THE VERDICT: Bones of Halloween tries to shuffle around its meager offerings to give the illusion of variety but it can’t even construct its most basic elements to make the skeleton shooting serviceable. Technical issues compound weak enemy diversity that makes backpedaling too effective and most modes and challenges unengaging, and while the guns do feel a bit better off in terms of the range of designs they feature, the game doesn’t let them stand out much outside the mindless Explosive Mode’s rocket launcher focus. High scoring rounds and quick demises will mostly feel different in how long they took rather than any exciting situations or unexpected complications, Bones of Halloween a bare and bland horde shooter that will struggle to keep you for long enough to see even its paltry offerings.

 

And so, I give Bones of Halloween for Nintendo Switch…

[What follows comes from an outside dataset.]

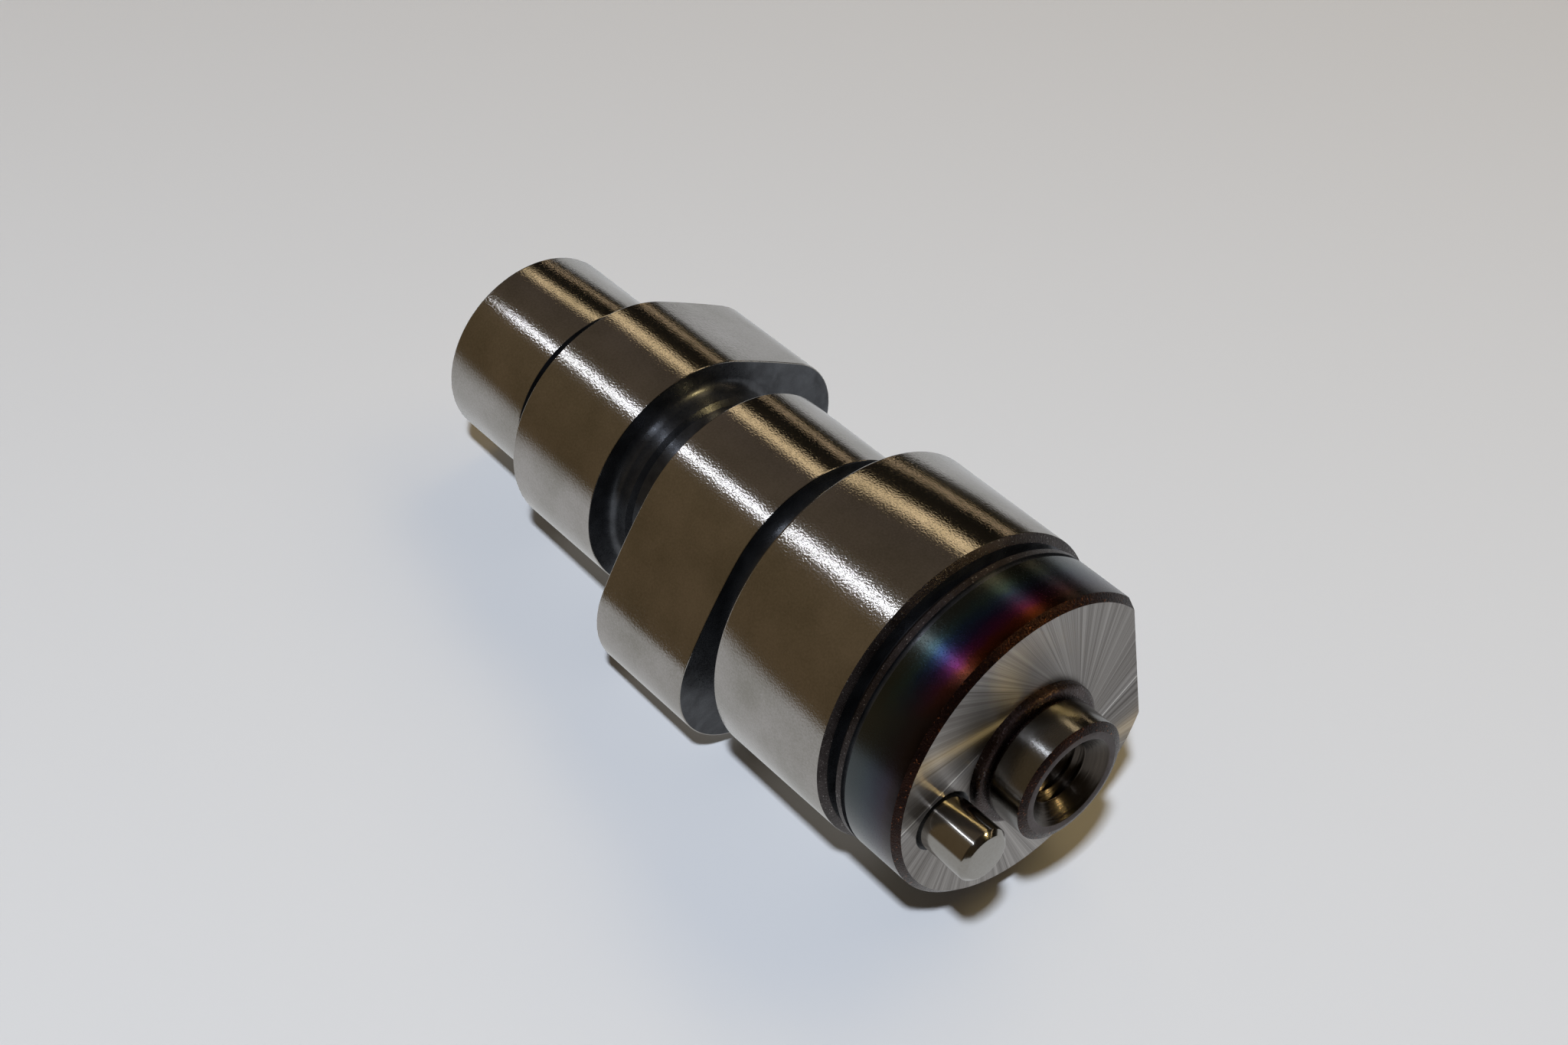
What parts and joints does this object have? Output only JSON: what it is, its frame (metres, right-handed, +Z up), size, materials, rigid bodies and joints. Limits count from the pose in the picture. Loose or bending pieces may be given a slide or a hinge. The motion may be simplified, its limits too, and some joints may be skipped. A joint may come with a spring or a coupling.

A TERRIBLE rating. Bones of Halloween really doesn’t have a clue on how to disrupt a round in an interesting way. The most common shift to how a player approaches shooting down skeletons is when an explosive one is in play and that’s too easily dealt with, and the laser-firing and electrical enemies don’t really change your approach, they just have a better chance of harming you before going down. Challenge mode could have been this game’s saving grace, extra objectives like the headshot focus potentially leading to player imperiling themselves or forcing them to choose sometimes between survival tactics and goal-oriented play. Unfortunately most challenges low ball what they expect and don’t break away from standard play enough and mode concepts like Money Dripper just add small annoyances since you can often do just fine without better guns and they’re not necessarily key to a good performance. The Fortune Cards could have been the game’s saving grace but they too are too sheepish in how they inject variety into the experience. More drastic card effects could lead to exciting shifts in the battle formula or tense situations where you try to overcome a detriment, but instead they barely feel like they help when they’re positive and they’re just something to grumble about when they provide some negative change. Not every mode or challenge needed to rock the boat in a major way, but right now the game has settled too comfortably into a game style that offers very little once you understand its basics, meaning you can blitz through its challenges and find its survival modes too plain to draw you back in.

 

Perhaps as a full on rogue-like shooter where the Fortune Cards hold weight could spice up this horde shooter, but Bones of Halloween is incredibly hollow once you look past that deceptive main menu. It’s not like the game could be called disappointing though, it not putting much forward to hook your interest or imagination in the first place, so the game’s general lack of creativity just means it will end up put aside and forgotten like too many unexceptionally awful video games.